The Albany Bulb is located at the west end of the Albany peninsula, a former landfill for concrete and construction debris. The EBRPD is already exercising its control over the area leading up to the Albany Bulb. For the first time, there is a large East Bay Regional Park District sign at the beginning of the parking lot.

Heavy equipment has demolished the lush vegetation on the Neck and the Plateau. A notice posted there explains that the EBRPD will be working there through October to clear the area and “establish coastal grassland.”

The City of Albany has failed or refused to create a single shelter bed or unit of affordable housing for homeless people in the past 20 years of dealing with a large homeless encampment at the Albany Bulb. City officials now have turned the problem over to Berkeley Food and Housing Project (BFHP), allotting $30,000 for a “Homeless Outreach and Engagement Program within the City.” (While the focus of this plan is on the campers on the Bulb, homeless people throughout the city are included.)

The agreement calls for the BFHP to connect with the individual campers, assess their immediate and long-term needs, and inform them of the various resources available in the community.

A creative profusion of statues, paintings, sculptures, painted boulders, and other artworks dot the Albany Bulb. Lydia Gans photo

As for housing, the program calls for helping people “develop plans” for finding permanent or temporary housing. Nothing is said about actually placing people in housing or finding any kind of shelter for homeless people when they are evicted.

Although BFHP has experience in finding affordable housing, there is clearly no way they could be expected to find housing for more than 60 displaced people in the immediate future. Many of the people living at the Albany Bulb have been homeless for several years, some are disabled, some have pets, and about half have no income.
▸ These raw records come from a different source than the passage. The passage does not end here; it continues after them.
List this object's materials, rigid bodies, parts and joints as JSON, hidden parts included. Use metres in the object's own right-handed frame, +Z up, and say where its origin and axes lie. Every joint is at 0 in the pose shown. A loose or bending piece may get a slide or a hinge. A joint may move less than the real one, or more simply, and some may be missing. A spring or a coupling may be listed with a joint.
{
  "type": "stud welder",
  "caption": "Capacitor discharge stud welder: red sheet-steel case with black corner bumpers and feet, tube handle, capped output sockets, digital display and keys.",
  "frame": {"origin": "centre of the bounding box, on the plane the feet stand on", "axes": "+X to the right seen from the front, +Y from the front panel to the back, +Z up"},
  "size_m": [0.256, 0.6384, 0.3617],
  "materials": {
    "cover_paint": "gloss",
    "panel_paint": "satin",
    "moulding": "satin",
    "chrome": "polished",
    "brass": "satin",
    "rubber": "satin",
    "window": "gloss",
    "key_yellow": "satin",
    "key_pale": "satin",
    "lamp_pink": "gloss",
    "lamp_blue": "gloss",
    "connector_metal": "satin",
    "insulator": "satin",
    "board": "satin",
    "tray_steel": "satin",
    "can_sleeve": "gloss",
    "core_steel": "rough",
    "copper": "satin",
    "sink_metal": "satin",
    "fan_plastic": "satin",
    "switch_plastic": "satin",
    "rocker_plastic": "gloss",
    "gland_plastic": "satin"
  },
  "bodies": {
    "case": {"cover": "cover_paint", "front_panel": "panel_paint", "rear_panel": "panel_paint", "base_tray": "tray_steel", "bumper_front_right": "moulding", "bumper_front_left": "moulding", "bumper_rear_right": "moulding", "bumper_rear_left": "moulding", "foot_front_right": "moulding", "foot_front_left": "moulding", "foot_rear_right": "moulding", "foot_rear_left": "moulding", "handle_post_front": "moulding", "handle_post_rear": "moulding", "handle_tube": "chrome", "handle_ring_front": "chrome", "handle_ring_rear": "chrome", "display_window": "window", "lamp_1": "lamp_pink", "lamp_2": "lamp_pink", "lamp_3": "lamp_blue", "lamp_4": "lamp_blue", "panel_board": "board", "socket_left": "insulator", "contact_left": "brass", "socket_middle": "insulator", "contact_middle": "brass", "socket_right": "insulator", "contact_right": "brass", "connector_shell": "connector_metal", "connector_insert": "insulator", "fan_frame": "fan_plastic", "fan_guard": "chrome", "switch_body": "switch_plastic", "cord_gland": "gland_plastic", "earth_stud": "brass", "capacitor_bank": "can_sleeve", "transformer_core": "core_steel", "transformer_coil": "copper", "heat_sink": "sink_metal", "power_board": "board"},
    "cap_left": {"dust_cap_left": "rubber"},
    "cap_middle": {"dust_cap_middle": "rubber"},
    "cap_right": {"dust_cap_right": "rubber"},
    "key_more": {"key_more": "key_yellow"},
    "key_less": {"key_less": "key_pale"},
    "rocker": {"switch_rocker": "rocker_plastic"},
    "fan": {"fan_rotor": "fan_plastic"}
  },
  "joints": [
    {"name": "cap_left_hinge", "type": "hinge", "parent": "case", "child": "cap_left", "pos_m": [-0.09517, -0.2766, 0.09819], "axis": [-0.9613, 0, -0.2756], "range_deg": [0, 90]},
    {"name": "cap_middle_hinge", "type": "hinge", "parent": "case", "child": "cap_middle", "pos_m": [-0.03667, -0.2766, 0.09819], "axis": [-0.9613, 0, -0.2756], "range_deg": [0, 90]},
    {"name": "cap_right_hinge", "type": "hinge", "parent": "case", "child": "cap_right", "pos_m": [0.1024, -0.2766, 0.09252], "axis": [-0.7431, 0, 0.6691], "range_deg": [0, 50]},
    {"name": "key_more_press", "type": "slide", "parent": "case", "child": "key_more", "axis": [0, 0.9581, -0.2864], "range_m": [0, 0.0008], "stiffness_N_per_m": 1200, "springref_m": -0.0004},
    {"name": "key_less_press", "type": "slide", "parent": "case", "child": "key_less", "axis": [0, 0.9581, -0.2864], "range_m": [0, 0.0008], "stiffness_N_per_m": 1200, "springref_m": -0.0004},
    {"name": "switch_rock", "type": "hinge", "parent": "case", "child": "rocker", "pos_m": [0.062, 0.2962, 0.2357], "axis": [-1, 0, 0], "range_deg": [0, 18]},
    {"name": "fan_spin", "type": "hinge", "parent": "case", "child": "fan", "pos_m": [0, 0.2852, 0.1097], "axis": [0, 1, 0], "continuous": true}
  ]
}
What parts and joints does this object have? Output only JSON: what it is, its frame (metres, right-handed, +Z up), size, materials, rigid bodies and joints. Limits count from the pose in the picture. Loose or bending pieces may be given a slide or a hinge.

BFHP workers go out to the Albany Bulb on Tuesdays and Thursdays to talk with the campers, connect them with services and take them to meet what might be a potential housing opportunity. By September, no one had been housed.
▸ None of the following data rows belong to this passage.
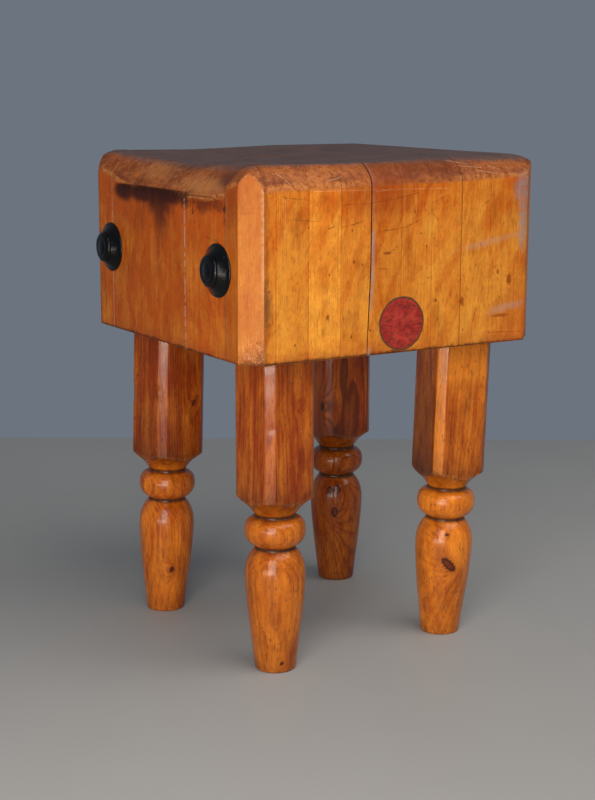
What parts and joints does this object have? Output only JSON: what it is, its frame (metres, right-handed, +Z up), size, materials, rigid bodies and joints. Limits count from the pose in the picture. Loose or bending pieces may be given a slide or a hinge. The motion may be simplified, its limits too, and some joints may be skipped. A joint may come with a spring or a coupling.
{
  "type": "butcher block table",
  "caption": "Old butcher block table: a thick end-grain chopping block of upright staves, drawn up by tie rods, on turned legs.",
  "frame": {"origin": "on the floor, under the middle of the block", "axes": "+Z up, +X to the right along the tie rods, -Y towards the front face with the round label"},
  "size_m": [0.657, 0.5954, 0.901],
  "materials": {
    "block_wood": "worn varnish over upright hard maple, satin",
    "leg_wood": "glossy orange-brown varnish over turned hardwood",
    "black_iron": "gloss black paint on cast iron, chipped",
    "steel": "plain bright steel, dulled",
    "label_paper": "varnished red paper with a dark border, no lettering"
  },
  "bodies": {
    "root": {"stave_1a": "block_wood", "stave_1b": "block_wood", "stave_1c": "block_wood", "stave_1d": "block_wood", "stave_1e": "block_wood", "stave_2a": "block_wood", "stave_2b": "block_wood", "stave_2c": "block_wood", "stave_2d": "block_wood", "stave_3a": "block_wood", "stave_3b": "block_wood", "stave_3c": "block_wood", "stave_3d": "block_wood", "stave_4a": "block_wood", "stave_4b": "block_wood", "stave_4c": "block_wood", "stave_4d": "block_wood", "stave_5a": "block_wood", "stave_5b": "block_wood", "stave_5c": "block_wood", "stave_5d": "block_wood", "stave_6a": "block_wood", "stave_6b": "block_wood", "stave_6c": "block_wood", "stave_6d": "block_wood", "stave_7a": "block_wood", "stave_7b": "block_wood", "stave_7c": "block_wood", "stave_7d": "block_wood", "stave_8a": "block_wood", "stave_8b": "block_wood", "stave_8c": "block_wood", "stave_8d": "block_wood", "stave_9a": "block_wood", "stave_9b": "block_wood", "stave_9c": "block_wood", "stave_9d": "block_wood", "stave_10a": "block_wood", "stave_10b": "block_wood", "stave_10c": "block_wood", "stave_10d": "block_wood", "leg_front_left": "leg_wood", "leg_back_left": "leg_wood", "leg_front_right": "leg_wood", "leg_back_right": "leg_wood", "tie_rod_front": "steel", "tie_rod_back": "steel", "bell_washer_left_front": "black_iron", "bell_washer_left_back": "black_iron", "bell_washer_right_front": "black_iron", "bell_washer_right_back": "black_iron", "cap_nut_left_front": "black_iron", "cap_nut_left_back": "black_iron", "cap_nut_right_front": "black_iron", "cap_nut_right_back": "black_iron", "hanger_bolts": "steel", "threaded_inserts": "steel", "round_label": "label_paper"}
  },
  "joints": []
}
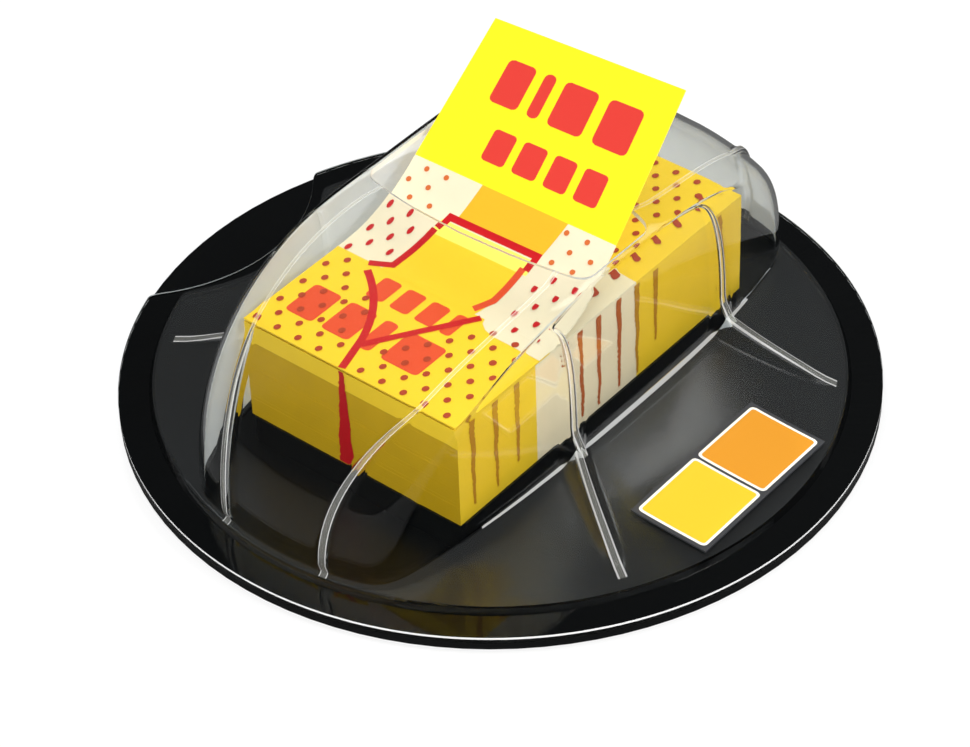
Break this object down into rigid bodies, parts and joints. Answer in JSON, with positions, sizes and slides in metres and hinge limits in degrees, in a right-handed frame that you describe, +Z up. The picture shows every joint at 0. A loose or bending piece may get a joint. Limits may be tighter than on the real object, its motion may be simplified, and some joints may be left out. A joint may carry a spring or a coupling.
{
  "type": "index flag dispenser",
  "caption": "Round desk dispenser of film index flags: a black base, a pad of flags and a clear ribbed cover with a slot that the top flag stands out of.",
  "frame": {"origin": "centre of the round base, on its underside", "axes": "+Z up out of the base; +Y along the flags, from the stuck end of the raised flag to its free end; +X across the flags, towards the sticker"},
  "size_m": [0.0744, 0.0744, 0.0331],
  "materials": {
    "black_plastic": "satin moulded",
    "grip_rubber": "matt",
    "clear_plastic": "clear, polished",
    "pad_film": "cut edges of film",
    "flag_film": "satin film",
    "raised_film": "satin film",
    "sticker_film": "satin"
  },
  "bodies": {
    "root": {"base_tray": "black_plastic", "grip_pad": "grip_rubber", "clear_cover": "clear_plastic", "flag_pad": "pad_film", "next_flag": "flag_film", "raised_flag": "raised_film", "skirt_sticker": "sticker_film"}
  },
  "joints": []
}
At its meeting on September 3, the Albany City Council voted to renew the contract with BFHP for another $30,000. Now, with little time left, BFHP is in a “final push” to urge campers to work out options such as reuniting with their family, or moving into some sort of transitional housing. The City of Albany, however, has utterly nothing to offer the homeless people it intends to evict.

Pressure on the campers is increasing. There is a move to enforce a nighttime curfew from 10 p.m. to 5 a.m., apparently based on an ordinance covering all park property. This unfairly affects the campers since the only access to the Bulb is through the area already under EBRPD control.

Camper Amber Whitson reports that she was stopped coming home from the Target store after 10 p.m. one evening and warned that curfew violators could be taken to jail. It’s not clear if others are being stopped or if the Park police are temporarily backing off.

Along with publicity about the incorporation of the Albany Bulb into the regional park system, news of the threatened eviction of the campers has been spreading. People who walk the trails, or who take their dogs for an outing, love the Bulb the way it is, and they are objecting.

The Albany Bulb is their home, their community, their village. It is where they keep all the necessities of daily living, as well as their personal treasures — more than can fit in a shopping cart if they were to become homeless. Lydia Gans photo

For the campers, the Albany Bulb is their home, their community, their village. It is where they keep all the necessities of daily living, as well as their personal treasures — more than can fit in a shopping cart if they were to become homeless. For many of them, the Albany Bulb is a place where they can live close to nature and have the sense of freedom that is most important to them.

Louis and Sharon built themselves a wonderful shelter under a tree, with the bedroom on an upper level enveloped by the tree’s branches while giving them a glorious view of the Bay. To have to give this up and end up homeless or move into a cramped shelter or slum hotel would be devastating.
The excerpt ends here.